### Given request
Below is a set of records. Repeat all of them exactly.

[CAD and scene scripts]
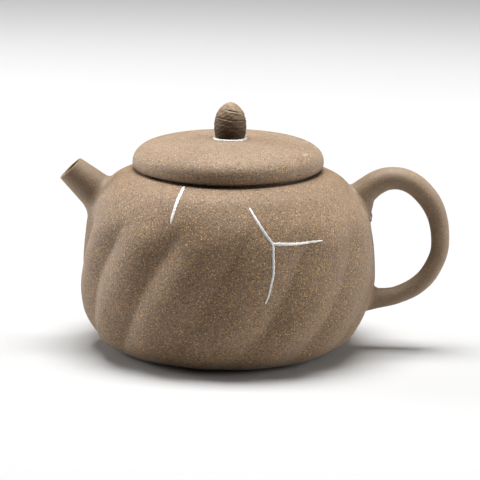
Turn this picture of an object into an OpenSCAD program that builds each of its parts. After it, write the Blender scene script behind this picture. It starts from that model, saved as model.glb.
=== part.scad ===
// A small clay teapot with a spiral-lobed body, a short spout, an ear-shaped
// handle, a domed lid with an egg-shaped knob, and silver lines let into the wall.
// Millimetres. The origin is the centre of the base's rest face, +Z is up the
// body's axis, +X points to the handle and -X to the spout.

/* [Body] */
// Radius of the body across its lobes
body_r = 42.8; // [40:0.1:45]
// Height of the shoulder's flat top round the neck ring
shoulder_top = 52.3; // [51.8:0.1:52.6]
// Thickness of the base disc
base_t = 3.2; // [2:0.1:4]
// Radius of the base disc, which is let into the foot of the wall
base_r = 24; // [20:0.5:26]
// Radius of the mouth
mouth_r = 20.3; // [19:0.1:21]

/* [Lobes] */
// Number of lobes round the body
lobe_count = 13; // [8:1:20]
// Depth of a furrow at mid-height
furrow_depth = 1.7; // [0.5:0.1:2.2]
// Roundness of the furrow's bottom: small is a sharp crease
furrow_round = 0.3; // [0.1:0.02:1]
// Direction of one furrow at mid-height, in degrees from the front towards +X
furrow_start = -4.5; // [-12:0.5:12]
// Unevenness of the lobes, wider in front and behind and narrower at the sides, in degrees
lobe_spread = 1; // [0:0.1:4]
// Lean of the furrows, in degrees round the body for each millimetre up
furrow_lean = 0.72; // [0:0.02:1.2]

/* [Spout] */
// Outside radius at the tip
spout_tip_r = 4.1; // [3.5:0.1:5]
// Radius of the bore at the tip
spout_bore_r = 2.95; // [2:0.05:3.2]
// Half-angle of the taper
spout_taper = 7.5; // [4:0.5:10]
// Lean of the spout from straight up, in degrees
spout_lean = 49; // [40:0.1:55]
// Number of holes in the ring round the middle one of the strainer
strainer_holes = 6; // [4:1:8]
// Radius of one strainer hole
strainer_hole_r = 0.95; // [0.5:0.05:1]

/* [Handle] */
// Width of the handle from side to side, at its top
handle_w = 7.2; // [5:0.1:9]

/* [Lid] */
// Radius of the lid at its rim
lid_r = 27.4; // [27:0.1:28.5]
// Height of the top of the dome
lid_top = 61.6; // [60:0.1:63]
// Height of the top of the knob
knob_top = 71.95; // [70:0.05:73]
// Gap between the resting faces of the lid and the neck ring
lid_gap = 0.1; // [0.05:0.05:0.3]
// Clearance between the lid's flange and the mouth
flange_gap = 0.6; // [0.3:0.1:1]

/* [Silver] */
// Height of the silver lines above the clay
silver_proud = 0.2; // [0.1:0.05:0.4]
// Depth of the silver lines in the clay
silver_sunk = 0.5; // [0.3:0.05:0.8]

/* [Hidden] */

$fn = 96;
clay = [0.55, 0.47, 0.38];
lid_clay = [0.63, 0.54, 0.44];
knob_clay = [0.36, 0.29, 0.22];
silver = [0.85, 0.85, 0.86];
eps = 0.01;

// Height where the furrowed wall ends and the shoulder slab begins
seam_z = 46;
// Outline over the lobes from the foot to the shoulder's edge: [radius, height]
OUTLINE = [[28.2, 0], [32.6, 1.2], [36.8, 4], [39.6, 8], [body_r - 1.3, 13],
           [body_r, 20], [body_r - 0.3, 28], [body_r - 1.1, 34], [40.9, 38],
           [39.2, 42], [36.7, seam_z], [33.5, 49.6], [28, shoulder_top]];
OUTLINE_SEAM = 10;
// Outline of the space inside, from the base disc to the mouth: [radius, height]
INSIDE = [[base_r, base_t], [29, 3.8], [33.2, 6.6], [36.2, 11], [38, 17],
          [38.5, 24], [38.1, 31], [36.9, 36], [34.8, 40.3], [32, 44],
          [30.3, seam_z], [25.5, 49], [mouth_r, 49.5]];
INSIDE_SEAM = 10;

// Sideways drift of the hand-thrown wall: [height, shift along X]
SWAY = [[0, -0.9], [5, -0.75], [10, -0.55], [17, 0], [24, 0.25], [34, 0.5], [42, 0.4],
        [seam_z, 0]];

// Heights of the rings of the furrowed wall
wall_rings = 22;
// Facets of one lobe
lobe_facets = 9;
// Heights between which the furrows fade out below the shoulder
fade_low = 33;
fade_high = 45.5;
// The furrows are shallow at the foot and have their full depth from this height up
foot_share = 0.25;
foot_fade = 12;

// The spout's axis runs from the tip's centre down into the body
spout_tip = [-45.75, 0, 51.95];
spout_turn = 180 - spout_lean;
spout_len = 24;
spout_rim = 0.4;
// The root's flare lies between these distances from the tip
flare_start = 8;
flare_end = 14.5;
flare_r = 8.3;
// The strainer's near face and thickness, and the radius of its ring of holes
strainer_at = 12.8;
strainer_t = 1.6;
strainer_ring_r = 2.9;

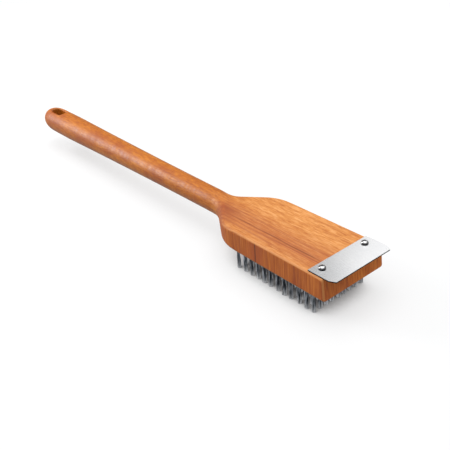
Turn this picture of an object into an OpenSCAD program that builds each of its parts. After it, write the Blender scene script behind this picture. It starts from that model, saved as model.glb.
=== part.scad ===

### Task answer
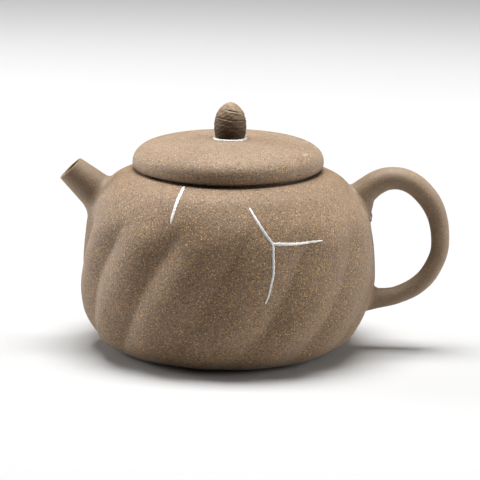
Turn this picture of an object into an OpenSCAD program that builds each of its parts. After it, write the Blender scene script behind this picture. It starts from that model, saved as model.glb.
=== part.scad ===
// A small clay teapot with a spiral-lobed body, a short spout, an ear-shaped
// handle, a domed lid with an egg-shaped knob, and silver lines let into the wall.
// Millimetres. The origin is the centre of the base's rest face, +Z is up the
// body's axis, +X points to the handle and -X to the spout.

/* [Body] */
// Radius of the body across its lobes
body_r = 42.8; // [40:0.1:45]
// Height of the shoulder's flat top round the neck ring
shoulder_top = 52.3; // [51.8:0.1:52.6]
// Thickness of the base disc
base_t = 3.2; // [2:0.1:4]
// Radius of the base disc, which is let into the foot of the wall
base_r = 24; // [20:0.5:26]
// Radius of the mouth
mouth_r = 20.3; // [19:0.1:21]

/* [Lobes] */
// Number of lobes round the body
lobe_count = 13; // [8:1:20]
// Depth of a furrow at mid-height
furrow_depth = 1.7; // [0.5:0.1:2.2]
// Roundness of the furrow's bottom: small is a sharp crease
furrow_round = 0.3; // [0.1:0.02:1]
// Direction of one furrow at mid-height, in degrees from the front towards +X
furrow_start = -4.5; // [-12:0.5:12]
// Unevenness of the lobes, wider in front and behind and narrower at the sides, in degrees
lobe_spread = 1; // [0:0.1:4]
// Lean of the furrows, in degrees round the body for each millimetre up
furrow_lean = 0.72; // [0:0.02:1.2]

/* [Spout] */
// Outside radius at the tip
spout_tip_r = 4.1; // [3.5:0.1:5]
// Radius of the bore at the tip
spout_bore_r = 2.95; // [2:0.05:3.2]
// Half-angle of the taper
spout_taper = 7.5; // [4:0.5:10]
// Lean of the spout from straight up, in degrees
spout_lean = 49; // [40:0.1:55]
// Number of holes in the ring round the middle one of the strainer
strainer_holes = 6; // [4:1:8]
// Radius of one strainer hole
strainer_hole_r = 0.95; // [0.5:0.05:1]

/* [Handle] */
// Width of the handle from side to side, at its top
handle_w = 7.2; // [5:0.1:9]

/* [Lid] */
// Radius of the lid at its rim
lid_r = 27.4; // [27:0.1:28.5]
// Height of the top of the dome
lid_top = 61.6; // [60:0.1:63]
// Height of the top of the knob
knob_top = 71.95; // [70:0.05:73]
// Gap between the resting faces of the lid and the neck ring
lid_gap = 0.1; // [0.05:0.05:0.3]
// Clearance between the lid's flange and the mouth
flange_gap = 0.6; // [0.3:0.1:1]

/* [Silver] */
// Height of the silver lines above the clay
silver_proud = 0.2; // [0.1:0.05:0.4]
// Depth of the silver lines in the clay
silver_sunk = 0.5; // [0.3:0.05:0.8]

/* [Hidden] */

$fn = 96;
clay = [0.55, 0.47, 0.38];
lid_clay = [0.63, 0.54, 0.44];
knob_clay = [0.36, 0.29, 0.22];
silver = [0.85, 0.85, 0.86];
eps = 0.01;

// Height where the furrowed wall ends and the shoulder slab begins
seam_z = 46;
// Outline over the lobes from the foot to the shoulder's edge: [radius, height]
OUTLINE = [[28.2, 0], [32.6, 1.2], [36.8, 4], [39.6, 8], [body_r - 1.3, 13],
           [body_r, 20], [body_r - 0.3, 28], [body_r - 1.1, 34], [40.9, 38],
           [39.2, 42], [36.7, seam_z], [33.5, 49.6], [28, shoulder_top]];
OUTLINE_SEAM = 10;
// Outline of the space inside, from the base disc to the mouth: [radius, height]
INSIDE = [[base_r, base_t], [29, 3.8], [33.2, 6.6], [36.2, 11], [38, 17],
          [38.5, 24], [38.1, 31], [36.9, 36], [34.8, 40.3], [32, 44],
          [30.3, seam_z], [25.5, 49], [mouth_r, 49.5]];
INSIDE_SEAM = 10;

// Sideways drift of the hand-thrown wall: [height, shift along X]
SWAY = [[0, -0.9], [5, -0.75], [10, -0.55], [17, 0], [24, 0.25], [34, 0.5], [42, 0.4],
        [seam_z, 0]];

// Heights of the rings of the furrowed wall
wall_rings = 22;
// Facets of one lobe
lobe_facets = 9;
// Heights between which the furrows fade out below the shoulder
fade_low = 33;
fade_high = 45.5;
// The furrows are shallow at the foot and have their full depth from this height up
foot_share = 0.25;
foot_fade = 12;

// The spout's axis runs from the tip's centre down into the body
spout_tip = [-45.75, 0, 51.95];
spout_turn = 180 - spout_lean;
spout_len = 24;
spout_rim = 0.4;
// The root's flare lies between these distances from the tip
flare_start = 8;
flare_end = 14.5;
flare_r = 8.3;
// The strainer's near face and thickness, and the radius of its ring of holes
strainer_at = 12.8;
strainer_t = 1.6;
strainer_ring_r = 2.9;

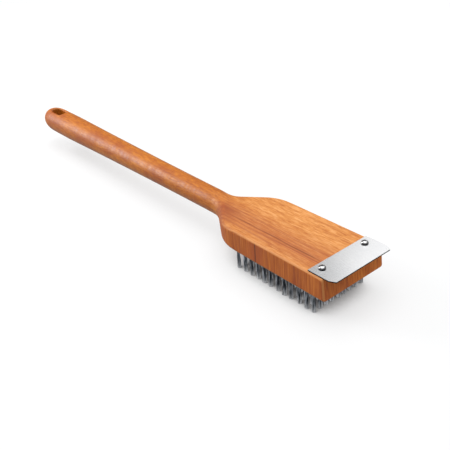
Turn this picture of an object into an OpenSCAD program that builds each of its parts. After it, write the Blender scene script behind this picture. It starts from that model, saved as model.glb.
=== part.scad ===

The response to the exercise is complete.